Sunday, February 11, 2007

Weblog IV

Author and answer an essay question based on Chapter 3 in Spring's Book


Compare Booker T. Washington and W.E.B. Du Bois and give your opinion on each and their strategies...

Booker T. Washington and W.E.B. Du Bois were similar because they were both advocates for the education and advancement of blacks. However, their solutions to this issue were completely different. Washington believed the way to social acceptance was to slowly gain the approval from whites. He believed that if blacks were educated, they could prove to be very useful in society. He opened the Tuskegee Institute where black students would be taught morals and work habits. Washington did not feel it was necessary to teach such subjects as French, or history. He felt that this knowledge would not be beneficial to them, but he thought it was important that they learn good work habits because this would help them in their daily lives. He also was an advocate for segregated schools and was quoted in the text saying: “In all things that are purely social we can be as separate as the fingers, yet one as the hand in all things essential to mutual progress.” He felt that once the blacks were seen as valuable to society and trustworthy, acceptance would follow.
W.E.B. Du Bois had a completely different strategy to gain education rights and acceptance. Du Bois felt that Washington’s strategy was giving up. Du Bois established the National Association for the Advancement of Colored People (NAACP) and had earned a Ph.D. from Harvard. Du Bois wanted higher education for blacks and hoped that this education would help them to become so unhappy with their treatment that they would all demand a change. He thought that segregated schools would only continue to make them inferior because of their poor funding and instruction.
I feel that Du Bois had a better strategy.

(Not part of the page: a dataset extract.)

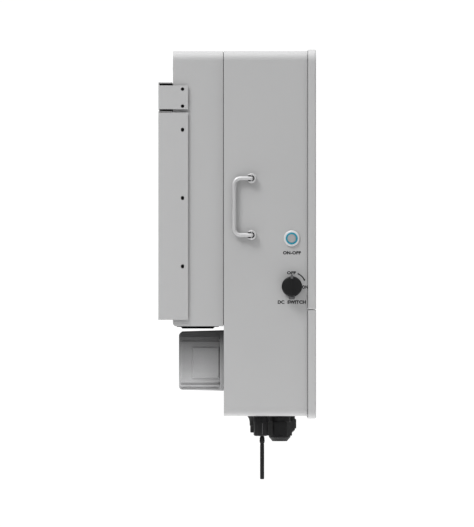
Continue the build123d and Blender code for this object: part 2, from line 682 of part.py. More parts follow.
def antenna_whip():
    """Tapered whip on a tongue that tilts in the collar's fork."""
    shoulder = -KNUCKLE_DROP - 8.2
    tongue = block((MODULE_X - 2.3, MODULE_X + 2.3), (ANTENNA_DEPTH - 4.5, ANTENNA_DEPTH + 4.5),
                   (shoulder - 1, -KNUCKLE_DROP))
    tongue += disc_x((MODULE_X - 2.3, MODULE_X + 2.3), ANTENNA_DEPTH, -KNUCKLE_DROP, 4.5)
    tongue -= disc_x((MODULE_X - 5, MODULE_X + 5), ANTENNA_DEPTH, -KNUCKLE_DROP, 1.55)
    whip = cone_z(MODULE_X, ANTENNA_DEPTH, (-ANTENNA_LENGTH, shoulder), (4.3, 5.0))
    whip = fillet(whip.faces().sort_by(Axis.Z)[0].edges(), 3)
    return tongue + whip


def earth_stud():
    stud = disc_z(EARTH_X, EARTH_DEPTH, (-18, 8), 4)
    outer_nut = hex_z(EARTH_X, EARTH_DEPTH, (-6, 0), 7.5)
    inner_nut = hex_z(EARTH_X, EARTH_DEPTH, (SHEET, SHEET + 5), 7.5)
    return stud + outer_nut + inner_nut


def vent_plug():
    cap = disc_z(VENT_X, VENT_DEPTH, (-6, 0), 9)
    return chamfer(cap.faces().sort_by(Axis.Z)[0].edges(), 2) + disc_z(VENT_X, VENT_DEPTH, (0, 8), 4.9)


# ---- inside the housing -------------------------------------------------------------------------
INNER = SIDE - SHEET - 1


def partition_plate():
    plate = block((-INNER, INNER), (HOUSING_REAR + SHEET, HOUSING_FRONT - 8), (COVER_SPLIT, COVER_SPLIT + 2))
    cutouts = [block((x - 20, x + 20), (190, 215), (COVER_SPLIT - 1, COVER_SPLIT + 3)) for x in (-100, 60)]
    switch_room = block((-INNER - 1, LEFT + 96), (SWITCH_DEPTH - 36, HOUSING_FRONT),
                        (COVER_SPLIT - 1, COVER_SPLIT + 3))
    return cut(plate, cutouts + [switch_room])


BOARD_DEPTH = 186.0


def power_board():
    return block((-225, 225), (BOARD_DEPTH, BOARD_DEPTH + 2.4), (370, 860))


def control_board():
    return block((-120, 150), (300, 302), (560, 800))


def power_modules():
    return [
        block((x - 28, x + 28), (HOUSING_REAR + 0.2, HOUSING_REAR + 17), (h - 50, h + 50))
        for x in (-140, 0, 140) for h in (520, 700)
    ]


def dc_capacitors():
    return [disc_y(x, (BOARD_DEPTH + 2.4, BOARD_DEPTH + 60), h, 17)
            for x in range(-120, 121, 40) for h in (400, 440)]


def output_relays():
    depth = (BOARD_DEPTH + 2.4, BOARD_DEPTH + 34)
    return [block((x - 14, x + 14), depth, (800, 835)) for x in range(-60, 181, 40)]


def standoffs():
    return [disc_y(x, (BOARD_DEPTH + 2.4, 300), h, 4) for x in (-110, 140) for h in (570, 790)]


def terminal_block(x, poles, pitch):
    """Row of screw clamps with open wire mouths below."""
    wide = poles * pitch
    low = 110
    body = block((x - wide / 2, x + wide / 2), (HOUSING_REAR + SHEET, 200), (low, low + 55))
    mouths = []
    for i in range(poles):
        cx = x + (i - (poles - 1) / 2) * pitch
        mouths.append(disc_z(cx, 182, (low - 1, low + 30), pitch * 0.28))
        mouths.append(disc_y(cx, (190, 201), low + 40, pitch * 0.2))
    return cut(body, mouths)


def surge_protectors():
    return [block((x - 8, x + 8), (HOUSING_REAR + SHEET, 225), (195, 250)) for x in range(-60, 61, 20)]


# ---- write one file for each node ---------------------------------------------------------------
def main():
    os.makedirs("parts", exist_ok=True)
    save("main_housing", main_housing())
    save("front_cover_upper", front_cover_upper())
    save("front_cover_lower", front_cover_lower())
    save("cover_seal_upper", cover_seal((COVER_SPLIT + 4, HEIGHT - 4)))
    save("cover_seal_lower", cover_seal((4, COVER_SPLIT - 4)))
    save("cover_screws", cover_screws())
    save("status_window", status_window())
    save("status_lights", status_lights())
    save("shroud_seal", shroud_seal())
    save("heat_sink", heat_sink())
    save("rear_shroud", rear_shroud())
    save("fan_guards", fan_guards())
    for i, x in enumerate(fan_xs(), 1):
        save(f"fan_{i}_frame", fan_frame(x))
        save(f"fan_{i}_rotor", fan_rotor(x))
        save(f"inductor_coil_{i}", inductor_coil(x))
    save("inductor_box", inductor_box())
    save("inductor_box_screws", inductor_box_screws())
    save("wall_bracket", wall_bracket())
    save("rear_frame", rear_frame())
    save("hanger_bar", hanger_bar())
    for side, sign in (("left", -1), ("right", 1)):
        save(f"handle_{side}", handle(sign))
        save(f"handle_bosses_{side}", handle_bosses(sign))
    save("power_button_bezel", power_button_bezel())
    save("power_button_light_ring", power_button_light_ring())
    save("power_button_cap", power_button_cap())
    save("power_button_switch", power_button_switch())
    save("dc_switch_base", dc_switch_base())
    save("dc_switch_knob", dc_switch_knob())
    save("dc_switch_body", dc_switch_body())
    save("large_gland_bodies", large_gland_bodies())
    save("large_gland_caps", large_gland_caps())
    save("large_gland_inserts", large_gland_inserts())
    save("small_gland_bodies", small_gland_bodies())
    save("small_gland_caps", small_gland_caps())
    for node, depth in PV_DEPTHS.items():
        save(node, pv_sockets(depth))
    save("module_nut", module_nut())
    save("module_body", module_body())
    save("antenna_base", antenna_base())
    save("antenna_whip", antenna_whip())
    save("earth_stud", earth_stud())
    save("vent_plug", vent_plug())
    save("partition_plate", partition_plate())
    save("power_board", power_board())
    save("control_board", control_board())
    save("power_modules", power_modules())
    save("dc_capacitors", dc_capacitors())
    save("output_relays", output_relays())
    save("standoffs", standoffs())
    save("ac_terminal_block", terminal_block(150, 5, 24))
    save("dc_terminal_block", terminal_block(-110, 8, 16))
    save("surge_protectors", surge_protectors())


main()
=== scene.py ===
import json
import math
import bmesh
import bpy
from mathutils import Matrix, Vector


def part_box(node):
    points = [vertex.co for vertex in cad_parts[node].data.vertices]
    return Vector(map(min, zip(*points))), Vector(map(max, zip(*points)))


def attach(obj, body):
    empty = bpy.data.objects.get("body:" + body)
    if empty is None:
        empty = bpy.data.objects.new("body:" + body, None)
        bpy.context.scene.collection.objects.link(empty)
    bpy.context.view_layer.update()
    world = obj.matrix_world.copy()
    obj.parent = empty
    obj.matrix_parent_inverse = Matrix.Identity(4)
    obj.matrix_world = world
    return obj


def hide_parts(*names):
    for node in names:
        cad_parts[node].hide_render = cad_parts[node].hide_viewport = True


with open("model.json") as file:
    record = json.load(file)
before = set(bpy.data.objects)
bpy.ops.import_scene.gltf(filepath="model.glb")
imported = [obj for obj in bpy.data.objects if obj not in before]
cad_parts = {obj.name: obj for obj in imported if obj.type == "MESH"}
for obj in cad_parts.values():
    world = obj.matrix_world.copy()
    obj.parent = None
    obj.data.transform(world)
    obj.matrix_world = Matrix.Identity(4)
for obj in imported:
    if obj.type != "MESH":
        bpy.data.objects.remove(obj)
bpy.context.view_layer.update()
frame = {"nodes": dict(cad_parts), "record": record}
NODES = frame["nodes"]

# The inverter hangs on a wall at y = 0, front towards -Y, its left side towards -X. Metres.
MM = 0.001


# ---- mesh tools ---------------------------------------------------------------------------------
def link(name, mesh, material):
    piece = bpy.data.objects.new(name, mesh)
    bpy.context.scene.collection.objects.link(piece)
    mesh.materials.append(material)
    return piece


def to_object(name, bm, material, smooth=True, sharp_deg=35):
    """Object from a bmesh, with edges sharper than sharp_deg kept sharp."""
    bmesh.ops.recalc_face_normals(bm, faces=bm.faces[:])
    for face in bm.faces:
        face.smooth = smooth
    for edge in bm.edges:
        if len(edge.link_faces) == 2:
            edge.smooth = edge.calc_face_angle(0) < math.radians(sharp_deg)
    mesh = bpy.data.meshes.new(name)
    bm.to_mesh(mesh)
    bm.free()
    return link(name, mesh, material)


def axis_matrix(origin, direction):
    """Matrix that takes +Z at the world's origin to direction at origin."""
    turn = Vector((0, 0, 1)).rotation_difference(Vector(direction)).to_matrix().to_4x4()
    return Matrix.Translation(Vector(origin)) @ turn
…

Washington’s idea was not necessarily horrible; I do believe that educating them in work habits and morals would be more beneficial than teaching French and such subjects. However, I agree with Du Bois that Washington’s strategy sells the blacks short and almost seems as though he accepts that blacks are inferior. I feel that Du Bois had the right idea in demanding equality and that schools be desegregated. It may not be the easy route, but at least he never abandoned his beliefs.